• [Your goal]:
Your task is to quote exactly the run of lines that starts at the line containing "past the nib." and ends at the line containing "shown = obj.evaluated_get(depsgraph)", including both.

• [Dataset extract]:

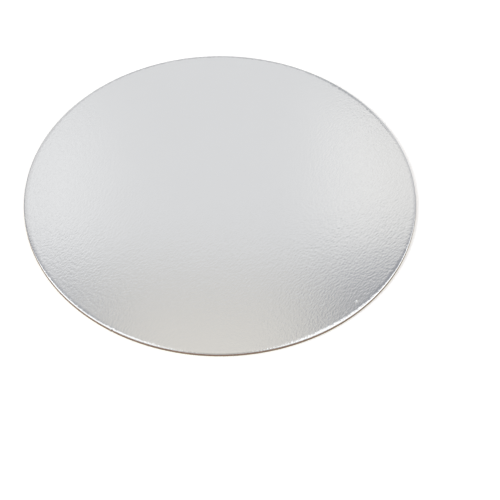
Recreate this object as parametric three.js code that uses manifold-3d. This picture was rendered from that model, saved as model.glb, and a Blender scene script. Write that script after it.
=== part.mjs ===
// A round cake board: one flat disc of double-thick greyboard with metallised
// liners glued on both sides, die-cut in a single stroke. Everything is in
// millimetres, with +Z up through the silver face and the origin at the centre
// of the underside.
import * as THREE from "three";
import { mergeVertices } from "three/addons/utils/BufferGeometryUtils.js";
import Module from "manifold-3d";

// Driving dimensions
const BOARD_DIAMETER = 300; // across the swell of the cut edge
const BOARD_THICKNESS = 3;

// The cutting rule drags the silver liner down before the liner parts, which
// rolls a soft shoulder round the face.
const SHOULDER_WIDTH = 1.8;
const SHOULDER_DROP = 0.7;

// The rule enters straight and the rest of the board bursts outwards, so the
// cut wall swells by this much midway up.
const WALL_SWELL = 0.12;

// The liner below is cut through last, which leaves its edge nearly sharp.
const LOWER_EDGE_WIDTH = 0.3;
const LOWER_EDGE_RISE = 0.2;

// The bent cutting rule closes on itself at one place. Its two ends meet out of
// line there, so the rim has a nib with a small torn nick beside it.
const RULE_JOINT_DEGREES = 238; // round from +X, seen from above
const NIB_LENGTH = 2.4; // along the rim, up to the nick
const NIB_PROUD = 0.35; // beyond the cut wall
const NICK_WIDTH = 1; // along the rim
const NICK_DEPTH = 0.7; // in from the cut wall

// Fineness of the curves
const RIM_STEPS = 240;
const SHOULDER_STEPS = 6;
const WALL_STEPS = 6; // even, so that one falls on the crest of the swell
const LOWER_EDGE_STEPS = 2;

// How far a cutting or joining solid runs past the surface that it crosses
const OVERRUN = 1;

// The silver liner
const SILVER_COLOUR = "#d6d8da";
const SILVER_ROUGHNESS = 0.25;
const SILVER_METALNESS = 0.9;

// Places on the section that follow from the sizes above
const rimRadius = BOARD_DIAMETER / 2;
const wallRadius = rimRadius - WALL_SWELL;
const wallTop = BOARD_THICKNESS - SHOULDER_DROP;

const wasm = await Module();
wasm.setup();

// A quarter of an ellipse from one point to another. It leaves the first one
// level, along the radius, and arrives at the second one upright.
function quarter(from, to, steps) {
  return Array.from({ length: steps + 1 }, (_, i) => {
    const turn = (Math.PI / 2) * (i / steps);
    return new THREE.Vector2(
      from.x + (to.x - from.x) * Math.sin(turn),
      from.y + (to.y - from.y) * (1 - Math.cos(turn)),
    );
  });
}

// The cut wall from its foot to its top, swollen like half a sine wave.
function swollenWall(steps) {
  return Array.from({ length: steps + 1 }, (_, i) => {
    const share = i / steps;
    return new THREE.Vector2(
      wallRadius + WALL_SWELL * Math.sin(Math.PI * share),
      LOWER_EDGE_RISE + (wallTop - LOWER_EDGE_RISE) * share,
    );
  });
}

// Half section of the board, from the centre of the underside out round the cut
// edge and back in to the centre of the face.
function boardSection() {
  const underside = new THREE.Vector2(wallRadius - LOWER_EDGE_WIDTH, 0);
  const wallFoot = new THREE.Vector2(wallRadius, LOWER_EDGE_RISE);
  const wallHead = new THREE.Vector2(wallRadius, wallTop);
  const face = new THREE.Vector2(wallRadius - SHOULDER_WIDTH, BOARD_THICKNESS);
  return [
    new THREE.Vector2(0, 0),
    ...quarter(underside, wallFoot, LOWER_EDGE_STEPS),
    ...swollenWall(WALL_STEPS).slice(1, -1),
    ...quarter(face, wallHead, SHOULDER_STEPS).reverse(),
    new THREE.Vector2(0, BOARD_THICKNESS),
  ];
}

// A closed geometry as a solid that can be joined and cut.
function solidOf(geometry) {
  geometry.deleteAttribute("normal");
  geometry.deleteAttribute("uv");
  const merged = mergeVertices(geometry);
  return new wasm.Manifold(
    new wasm.Mesh({
      numProp: 3,
      vertProperties: merged.attributes.position.array,
      triVerts: new Uint32Array(merged.index.array),
    }),
  );
}

// A joined or cut solid as a geometry.
function geometryOf(solid) {
  const mesh = solid.getMesh();
  const geometry = new THREE.BufferGeometry();
  geometry.setAttribute("position", new THREE.BufferAttribute(mesh.vertProperties, 3));
  geometry.setIndex(new THREE.BufferAttribute(mesh.triVerts, 1));
  geometry.computeVertexNormals();
  return geometry;
}

// The whole disc, turned about its axis.
function disc() {
  return new THREE.LatheGeometry(boardSection(), RIM_STEPS).rotateX(Math.PI / 2);
}

// An upright prism on the rim at the joint of the rule. Its outline is drawn
// with x outwards from the cut wall and y along the rim.
function prismAtJoint(outline, foot, height) {
  return new THREE.ExtrudeGeometry(outline, { depth: height, bevelEnabled: false })
    .translate(wallRadius, 0, foot)
    .rotateZ(THREE.MathUtils.degToRad(RULE_JOINT_DEGREES));
}

// The nib swells out of the cut wall towards the joint, and stops there.
function nib() {
  const outline = new THREE.Shape();
  outline.moveTo(-OVERRUN, 0);
  outline.lineTo(NIB_PROUD, 0);
  outline.quadraticCurveTo(NIB_PROUD, -NIB_LENGTH / 2, -OVERRUN, -NIB_LENGTH);
  outline.closePath();
  return prismAtJoint(outline, LOWER_EDGE_RISE, wallTop - LOWER_EDGE_RISE);
}

// The nick is torn through the whole thickness just past the nib.
function nick() {
  const outline = new THREE.Shape();
  outline.moveTo(OVERRUN, 0);
  outline.lineTo(OVERRUN, NICK_WIDTH);
  outline.lineTo(0, NICK_WIDTH);
  outline.lineTo(-NICK_DEPTH, 0);
  outline.closePath();
  return prismAtJoint(outline, -OVERRUN, BOARD_THICKNESS + 2 * OVERRUN);
}

function cakeBoard() {
  const board = solidOf(disc()).add(solidOf(nib())).subtract(solidOf(nick()));
  const silver = new THREE.MeshStandardMaterial({
    color: SILVER_COLOUR,
    roughness: SILVER_ROUGHNESS,
    metalness: SILVER_METALNESS,
  });
  const mesh = new THREE.Mesh(geometryOf(board), silver);
  mesh.name = "cake_board";
  return mesh;
}

const part = new THREE.Group();
part.add(cakeBoard());

export default part;
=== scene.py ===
"""A round cake board of greyboard between metallised liners, dressed and lit as a product."""
import math

import bmesh
import bpy
from bpy.props import FloatProperty, FloatVectorProperty, IntProperty, PointerProperty
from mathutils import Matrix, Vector, noise


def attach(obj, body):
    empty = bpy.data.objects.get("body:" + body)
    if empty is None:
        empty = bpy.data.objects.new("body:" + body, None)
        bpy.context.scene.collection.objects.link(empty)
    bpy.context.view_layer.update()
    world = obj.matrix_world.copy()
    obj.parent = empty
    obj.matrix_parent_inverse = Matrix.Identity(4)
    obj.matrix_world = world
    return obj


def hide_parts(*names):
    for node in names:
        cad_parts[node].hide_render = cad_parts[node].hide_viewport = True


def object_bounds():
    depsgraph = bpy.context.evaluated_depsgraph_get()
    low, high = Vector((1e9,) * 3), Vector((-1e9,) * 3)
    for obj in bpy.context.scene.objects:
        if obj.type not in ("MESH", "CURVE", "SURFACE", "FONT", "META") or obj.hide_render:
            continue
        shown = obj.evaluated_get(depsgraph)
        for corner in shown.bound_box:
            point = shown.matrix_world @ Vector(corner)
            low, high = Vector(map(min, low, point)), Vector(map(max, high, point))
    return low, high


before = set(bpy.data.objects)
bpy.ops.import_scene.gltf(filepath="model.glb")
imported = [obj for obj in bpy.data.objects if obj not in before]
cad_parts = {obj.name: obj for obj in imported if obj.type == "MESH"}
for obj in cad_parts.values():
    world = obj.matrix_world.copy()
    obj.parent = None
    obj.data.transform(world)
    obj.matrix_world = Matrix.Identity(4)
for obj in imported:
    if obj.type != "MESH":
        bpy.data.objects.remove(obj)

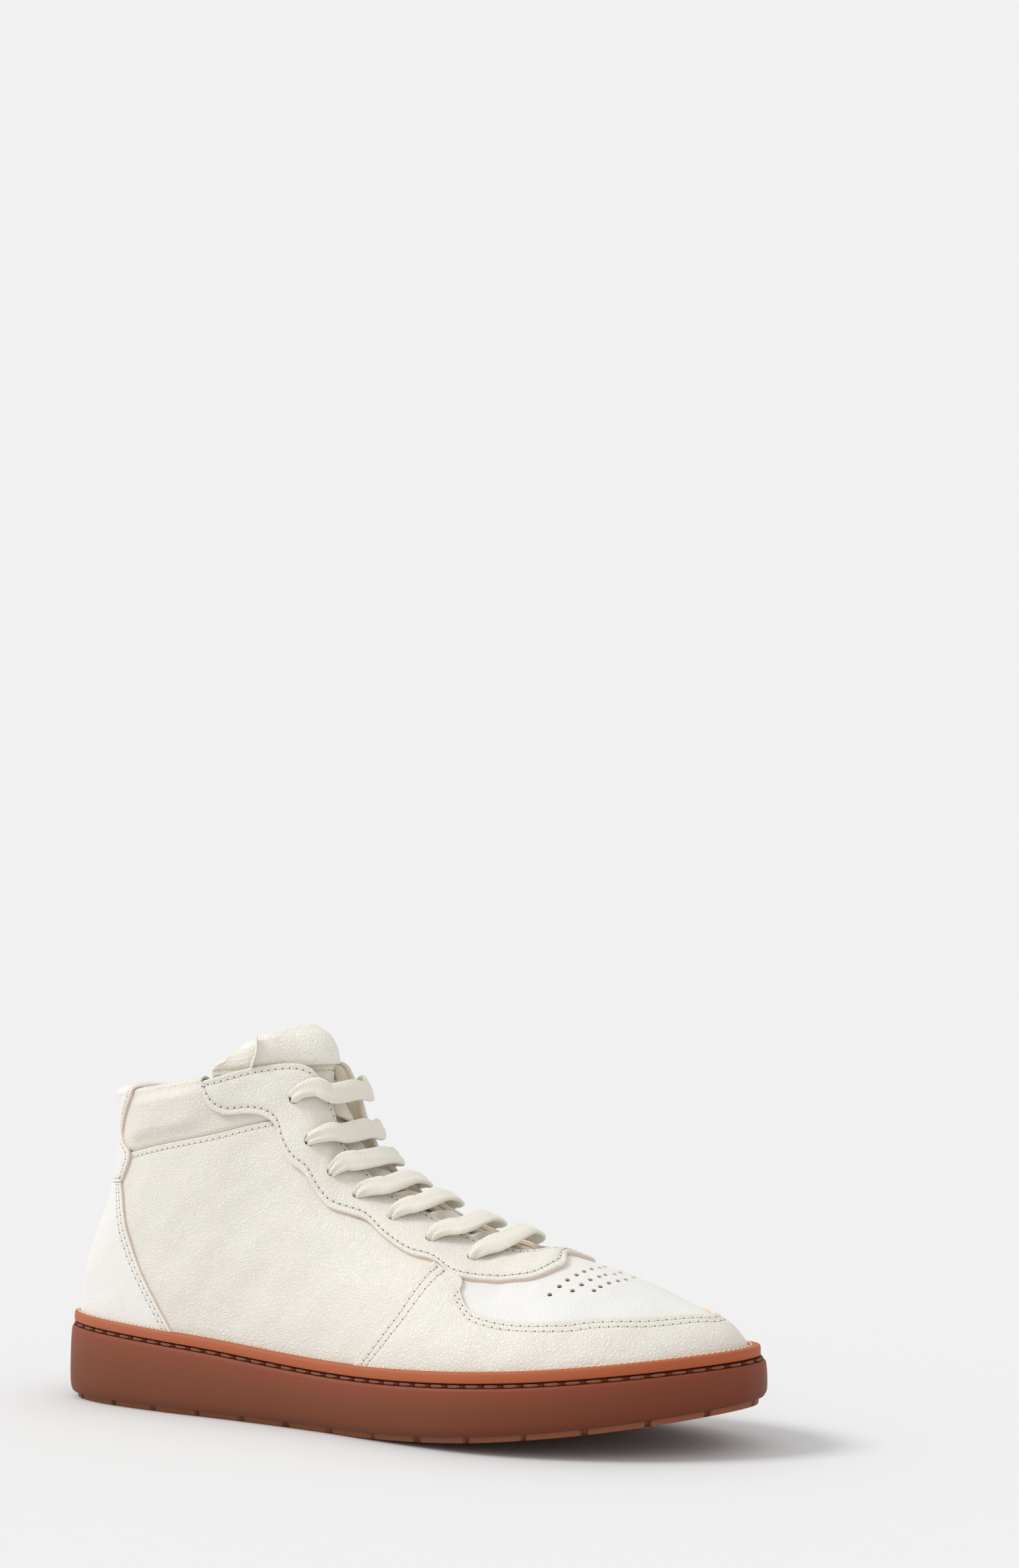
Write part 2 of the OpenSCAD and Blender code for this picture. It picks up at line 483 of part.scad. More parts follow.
module collar_foam() {
    rows = steps(18);
    cols = [0.86, 0.9, 0.94, 0.985];
    function spot(s, t, inner) = let (q = (2 * s - 1) * 0.255, u = abs(q))
        heel_skin(q, t, inner ? lining_depth(u, t) + inner_gap : collar_lift(u, t) - leather - inner_gap);
    color("lightyellow") centred() sheet([for (s = rows) [for (t = cols) spot(s, t, false)]],
        [for (s = rows) [for (t = cols) spot(s, t, true)]]);
}
lining_join = 0.46;
module quarter_lining() {
    rows = steps(36);
    cols = [0, 0.25, 0.5, 0.73, 0.8, 0.88, 1];
    function spot(s, r, inner) = let (m = 2 * s - 1,
        q = (lining_join - 0.003) * (0.9 * m + 0.1 * m * m * m), u = abs(q),
        t = r * (0.955 + 0.03 * fade(0.25, 0.28, u)))
        heel_skin(q, t, lining_depth(u, t) - (inner ? lining : 0));
    color("cornsilk") centred() difference() {
        sheet([for (s = rows) [for (r = cols) spot(s, r, false)]],
            [for (s = rows) [for (r = cols) spot(s, r, true)]]);
        eyelet_cutters(0, 1, 8, 1);
    }
}
module vamp_lining() {
    before = 15;
    after = 8;
    us = concat([for (i = [0:before - 1]) lining_join + (ridge_start - lining_join) * i / before],
        [for (i = [0:after]) 1 - (1 - ridge_start) * pow(1 - i / after, 1.4)]);
    cols = steps(5);
    function spot(side, u, r, d) = let (t = r * (u >= ridge_start - 0.0001 ? 1 : 0.985))
        skin(side, u, t, lining_depth(u, t) + d);
    color("cornsilk") centred() difference() {
        paired_sheet([for (u = us) [for (r = cols) spot(-1, u, r, 0)]],
            [for (u = us) [for (r = cols) spot(-1, u, r, -lining)]],
            [for (u = us) [for (r = cols) spot(1, u, r, 0)]],
            [for (u = us) [for (r = cols) spot(1, u, r, -lining)]],
            [true, false, true, before]);
        eyelet_cutters(2, 6, 8, 0.8);
    }
}
module heel_grip() {
    rows = steps(12);
    cols = [0.2, 0.36, 0.52, 0.66];
    function spot(s, t, d) = heel_skin((2 * s - 1) * 0.15, t, d);
    color("tan") centred() sheet([for (s = rows) [for (t = cols) spot(s, t, lining_in - inner_gap - 0.4)]],
        [for (s = rows) [for (t = cols) spot(s, t, lining_in - inner_gap - 1.2)]]);
}

// ---- tongue: five control points across, edge to edge, at each station from the vamp to the tip ----
tongue_depth = lining_in - 4.6;
tongue_crown = 2;
fold = 0.865;
function throat_row(u, edge_u, edge_t) = let (
    a = skin(-1, u, 0.97, tongue_depth), b = skin(1, u, 0.97, tongue_depth),
    n = unit(skin(-1, u, 0.97, 0) - a + skin(1, u, 0.97, 0) - b))
    [skin(-1, edge_u, edge_t, tongue_depth), a, (a + b) / 2 + n * tongue_crown, b,
        skin(1, edge_u, edge_t, tongue_depth)];
function top_row(edge, mid, centre) = [[edge[0], -edge[1], edge[2]], [mid[0], -mid[1], mid[2]],
    centre, mid, edge];
tongue_rows = [[0, throat_row(0.8, 0.79, 0.86)], [0.13, throat_row(0.75, 0.74, 0.79)],
    [0.27, throat_row(0.68, 0.68, 0.76)], [0.41, throat_row(0.6, 0.6, 0.73)],
    [0.55, throat_row(0.52, 0.51, 0.66)], [0.68, throat_row(0.455, 0.43, 0.64)],
    [0.78, throat_row(0.425, 0.355, 0.72)],
    [fold, top_row([75, 21.4, 128], [100, 13.7, 131], [118, 0, 131.5])],
    [0.93, top_row([80, 21, 135.5], [100.5, 13.5, 140.5], [114.5, 0, 141.5])],
    [1, top_row([85.5, 18, tongue_height - 8.3], [97, 11, tongue_height - 2.2], [105, 0, tongue_height])]];
across_knots = [-1, -0.42, 0, 0.42, 1];
function tongue_face(s, r) = let (row = smooth(tongue_rows, s))
    smooth([for (i = [0:4]) [across_knots[i], row[i]]], r);
function tongue_skin(s, r, d) = let (e = 0.01, s0 = max(0, s - e), s1 = min(1, s + e),
    n = unit(cross(tongue_face(s, min(1, r + e)) - tongue_face(s, max(-1, r - e)),
        tongue_face(s1, r) - tongue_face(s0, r))))
    tongue_face(s, r) + n * d;
module tongue_sheet(s0, s1, n, m, outer, inner) {
    sheet([for (i = [0:n]) [for (j = [0:m]) let (s = s0 + (s1 - s0) * i / n, r = -1 + 2 * j / m)
            tongue_skin(s, r, outer(s, r))]],
        [for (i = [0:n]) [for (j = [0:m]) let (s = s0 + (s1 - s0) * i / n, r = -1 + 2 * j / m)
            tongue_skin(s, r, inner(s, r))]]);
}
function padding(s, r) = let (k = (s - fold) / (1 - fold))
    0.4 + tongue_padding * fade(0, 0.35, 1 - abs(r)) * fade(0, 0.4, 1 - k) * fade(0, 0.25, k);
module tongue_panel() {
    color("ivory") centred() tongue_sheet(0, fold - 0.008, 16, 10, function(s, r) 0, function(s, r) -leather);
}
module tongue_lining() {
    color("cornsilk") centred() tongue_sheet(0, fold - 0.008, 16, 10, function(s, r) -leather - 0.4,
        function(s, r) -leather - 0.4 - lining);
}
module tongue_top() {
    color("ivory") centred() tongue_sheet(fold + 0.004, 1, 7, 14, function(s, r) 0, function(s, r) -leather);
}
module tongue_top_foam() {
    color("lightyellow") centred() tongue_sheet(fold + 0.02, 0.985, 6, 12, function(s, r) -leather - gap,
        function(s, r) -leather - gap - padding(s, r) * 0.85);
}
module tongue_top_lining() {
    color("cornsilk") centred() tongue_sheet(fold + 0.004, 1, 7, 14,
        function(s, r) -leather - 2 * gap - padding(s, r),
        function(s, r) -leather - 2 * gap - padding(s, r) - lining);
}
// the free edge of the band curls away from the tongue towards the outer side of the foot
band_free = -0.62;
band_fixed = 0.34;
module tongue_pull_band() {
    rows = steps(8);
    cols = steps(12);
    function spot(i, j, d) = let (s = 0.9 + 0.094 * i, r = band_fixed + (band_free - band_fixed) * j)
        tongue_skin(s, r, d + 5.5 * pow(fade(0.45, 1, j), 1.5));
    color("antiquewhite") centred() sheet([for (i = rows) [for (j = cols) spot(i, j, gap + 1.2)]],
        [for (i = rows) [for (j = cols) spot(i, j, gap)]]);
}
module lace_keeper() {
    rows = steps(5);
    cols = steps(6);
    function spot(i, j, d) = tongue_skin(0.72 + 0.07 * i, -0.3 + 0.6 * j, d);
    color("antiquewhite") centred() sheet([for (i = rows) [for (j = cols) spot(i, j, 1.6)]],
        [for (i = rows) [for (j = cols) spot(i, j, 0.65)]]);
}

// ---- lace: straight bars on top, diagonals under them, ends tucked inside the shoe ----
under_lining = lining_in - 1 - lace_thickness / 2;
// where each lace bar crosses the throat edge
throat_u = [0.455, 0.512, 0.562, 0.612, 0.665, 0.722, 0.775];
hole_size = eyelet_diameter - 1.4;
function hole(side, i, d) = skin(side, eyelets[i][0], eyelets[i][1], d);
function shelf(side, i, f, d) = skin(side, eyelets[i][0] + (throat_u[i] - eyelets[i][0]) * f,
    eyelets[i][1] + (1 - eyelets[i][1]) * f, d);
function up_throat(side, i) = unit(hole(side, max(0, i - 1), 0) - hole(side, min(6, i + 1), 0));
function outward(side, i) = unit(hole(side, i, 1) - hole(side, i, 0));
function middle(i, j, d, rise) = (shelf(1, i, 1, d) + shelf(-1, j, 1, d)) / 2
    + unit(outward(1, i) + outward(-1, j)) * rise;
function through(side, i) = let (v = up_throat(side, i)) [
    [shelf(side, i, 0.4, under_lining - 0.3), v, 5, lace_thickness],
    [shelf(side, i, 0.1, under_lining + 0.2), v, hole_size, 2.4],
    [hole(side, i, lining_in + 1), v, hole_size, hole_size - 0.2],
    [hole(side, i, 0), v, hole_size, hole_size - 0.2],
    [shelf(side, i, 0.02, overlay_out + 1), v, hole_size, hole_size - 0.2],
    [shelf(side, i, 0.22, overlay_out + 1.9), v, 5.4, 2.3],
    [shelf(side, i, 0.5, overlay_out + 1.8), v, lace_width * 0.9, lace_thickness],
    [shelf(side, i, 0.9, overlay_out + 2), v, lace_width, lace_thickness]];
function reversed(v) = [for (i = [len(v) - 1:-1:0]) v[i]];
function bar(i) = concat(through(-1, i),
    [[middle(i, i, overlay_out + 2, 1.2), up_throat(1, i), lace_width, lace_thickness]],
    reversed(through(1, i)));
function diagonal(i) = let (v = up_throat(1, i)) [
    [shelf(1, i, 0.85, under_lining - 0.6), v, lace_width * 0.8, lace_thickness],
    [middle(i, i - 1, tongue_depth, tongue_crown + 2.6), v, lace_width * 0.8, lace_thickness],
    [shelf(-1, i - 1, 0.85, under_lining - 0.6), v, lace_width * 0.8, lace_thickness]];
long_strand = [[0.335, 0.5], [0.345, 0.57], [0.37, 0.63], [0.42, 0.66], [0.47, 0.675], [0.52, 0.71],
    [0.57, 0.74], [0.62, 0.755], [0.68, 0.75], [0.72, 0.775]];
short_end = [[0.365, 0.78], [0.35, 0.69], [0.338, 0.6], [0.335, 0.53], [0.335, 0.5]];
function tail(side, p, q, w) = let (e = under_lining - 2.5 * fade(0.66, 0.55, p[1]),
    a = skin(side, p[0], p[1], e), b = skin(side, q[0], q[1], e),
    c = skin(side, p[0], p[1], 1) - skin(side, p[0], p[1], 0)) [a, unit(cross(b - a, c)), w, lace_thickness];
lace_path = concat(
    [for (i = [0:len(long_strand) - 2])
        tail(-1, long_strand[i], long_strand[i + 1], i == 0 ? 1.9 : i == 1 ? 3.5 : 5)],
    [for (i = [6:-1:0]) each concat(bar(i), i > 0 ? diagonal(i) : [])],
    [for (i = [1:len(short_end) - 1])
        tail(1, short_end[i], short_end[i - 1], i == len(short_end) - 1 ? 1.9 : 4.5)]);
lace_sides = 6;
function lace_ring(c, across, up, w, h) = [for (q = [0:lace_sides - 1]) let (a = 60 * q)
    c + across * (w / 2) * cos(a) + up * (h / 2) * sin(a) / sin(60)];
module shoelace() {
    n = len(lace_path);
    rings = [for (i = [0:n - 1]) let (p = lace_path[i],
        t = unit(lace_path[min(n - 1, i + 1)][0] - lace_path[max(0, i - 1)][0]),
        a = unit(p[1] - t * (p[1] * t)), b = cross(a, t)) lace_ring(p[0], a, b, p[2], p[3])];
    end = (n - 1) * lace_sides;
    color("oldlace") centred() closed(flat(rings), concat(hoop_faces(n, lace_sides),
        [for (j = [1:lace_sides - 2]) [0, j + 1, j]],
        [for (j = [1:lace_sides - 2]) [end, end + j, end + j + 1]]));
}
module lace_tip(a, b) {
    d = unit(b - a);
    translate(b)
        rotate([0, acos(d[2]), atan2(d[1], d[0])])
            cylinder(d = 2.6, h = 16, $fn = 20);
}
module lace_tips() {
    n = len(lace_path);
    a = lace_path[0][0];
    b = lace_path[n - 1][0];
    color("white") centred() {
        lace_tip(lace_path[1][0], a + unit(a - lace_path[1][0]) * 0.2);
        lace_tip(lace_path[n - 2][0], b + unit(b - lace_path[n - 2][0]) * 0.2);
    }
}

outsole_tread();
cupsole();
welt_strip();
sidewall_stitching();
midsole_foam();
insole_board();
footbed_foam();
footbed_cover();
vamp_lining();
quarter_lining();
heel_grip();
toe_puff();
heel_counter();
collar_foam();
vamp();
mudguard();
quarter_lateral();
quarter_medial();
heel_panel();
heel_tab();
collar_panel_lateral();
collar_panel_medial();
eyestay();
eyestay_backing();
tongue_panel();
tongue_lining();
tongue_top();
tongue_top_foam();
tongue_top_lining();
tongue_pull_band();
lace_keeper();
shoelace();
lace_tips();
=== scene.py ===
"""Looks for the mid-cut basketball shoe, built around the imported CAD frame.

Lengths inside the script are in millimetres from the heel's centre line, and become metres in the
CAD frame when a mesh is made.
"""
import json
import math

import bmesh
import bpy
import numpy as np
from mathutils import Vector
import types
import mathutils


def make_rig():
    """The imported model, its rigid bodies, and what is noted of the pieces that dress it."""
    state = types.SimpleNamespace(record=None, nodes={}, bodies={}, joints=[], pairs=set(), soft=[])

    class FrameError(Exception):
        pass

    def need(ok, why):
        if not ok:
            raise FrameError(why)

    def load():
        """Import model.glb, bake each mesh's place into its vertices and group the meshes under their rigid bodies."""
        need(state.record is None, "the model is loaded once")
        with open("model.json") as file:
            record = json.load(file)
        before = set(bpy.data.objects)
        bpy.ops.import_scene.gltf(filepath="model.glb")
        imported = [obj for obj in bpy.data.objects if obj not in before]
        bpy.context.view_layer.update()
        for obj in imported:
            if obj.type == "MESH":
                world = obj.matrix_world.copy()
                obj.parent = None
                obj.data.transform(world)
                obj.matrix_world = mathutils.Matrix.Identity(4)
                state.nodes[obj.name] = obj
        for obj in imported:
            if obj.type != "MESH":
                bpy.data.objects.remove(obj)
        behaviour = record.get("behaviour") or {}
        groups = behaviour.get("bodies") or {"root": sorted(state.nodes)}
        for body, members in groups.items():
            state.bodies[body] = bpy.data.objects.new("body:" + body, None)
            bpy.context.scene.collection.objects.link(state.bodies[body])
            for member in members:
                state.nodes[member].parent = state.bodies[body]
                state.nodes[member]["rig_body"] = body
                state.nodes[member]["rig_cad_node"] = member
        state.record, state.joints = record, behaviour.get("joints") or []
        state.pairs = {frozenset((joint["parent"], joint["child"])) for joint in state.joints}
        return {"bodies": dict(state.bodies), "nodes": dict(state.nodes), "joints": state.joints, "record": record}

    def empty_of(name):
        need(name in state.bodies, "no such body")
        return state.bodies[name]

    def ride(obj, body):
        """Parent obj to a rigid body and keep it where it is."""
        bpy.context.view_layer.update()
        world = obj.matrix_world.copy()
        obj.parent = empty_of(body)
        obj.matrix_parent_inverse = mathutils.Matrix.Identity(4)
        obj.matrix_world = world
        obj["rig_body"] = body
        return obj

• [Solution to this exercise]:
// The nick is torn through the whole thickness just past the nib.
function nick() {
  const outline = new THREE.Shape();
  outline.moveTo(OVERRUN, 0);
  outline.lineTo(OVERRUN, NICK_WIDTH);
  outline.lineTo(0, NICK_WIDTH);
  outline.lineTo(-NICK_DEPTH, 0);
  outline.closePath();
  return prismAtJoint(outline, -OVERRUN, BOARD_THICKNESS + 2 * OVERRUN);
}

function cakeBoard() {
  const board = solidOf(disc()).add(solidOf(nib())).subtract(solidOf(nick()));
  const silver = new THREE.MeshStandardMaterial({
    color: SILVER_COLOUR,
    roughness: SILVER_ROUGHNESS,
    metalness: SILVER_METALNESS,
  });
  const mesh = new THREE.Mesh(geometryOf(board), silver);
  mesh.name = "cake_board";
  return mesh;
}

const part = new THREE.Group();
part.add(cakeBoard());

export default part;
=== scene.py ===
"""A round cake board of greyboard between metallised liners, dressed and lit as a product."""
import math

import bmesh
import bpy
from bpy.props import FloatProperty, FloatVectorProperty, IntProperty, PointerProperty
from mathutils import Matrix, Vector, noise


def attach(obj, body):
    empty = bpy.data.objects.get("body:" + body)
    if empty is None:
        empty = bpy.data.objects.new("body:" + body, None)
        bpy.context.scene.collection.objects.link(empty)
    bpy.context.view_layer.update()
    world = obj.matrix_world.copy()
    obj.parent = empty
    obj.matrix_parent_inverse = Matrix.Identity(4)
    obj.matrix_world = world
    return obj


def hide_parts(*names):
    for node in names:
        cad_parts[node].hide_render = cad_parts[node].hide_viewport = True


def object_bounds():
    depsgraph = bpy.context.evaluated_depsgraph_get()
    low, high = Vector((1e9,) * 3), Vector((-1e9,) * 3)
    for obj in bpy.context.scene.objects:
        if obj.type not in ("MESH", "CURVE", "SURFACE", "FONT", "META") or obj.hide_render:
            continue
        shown = obj.evaluated_get(depsgraph)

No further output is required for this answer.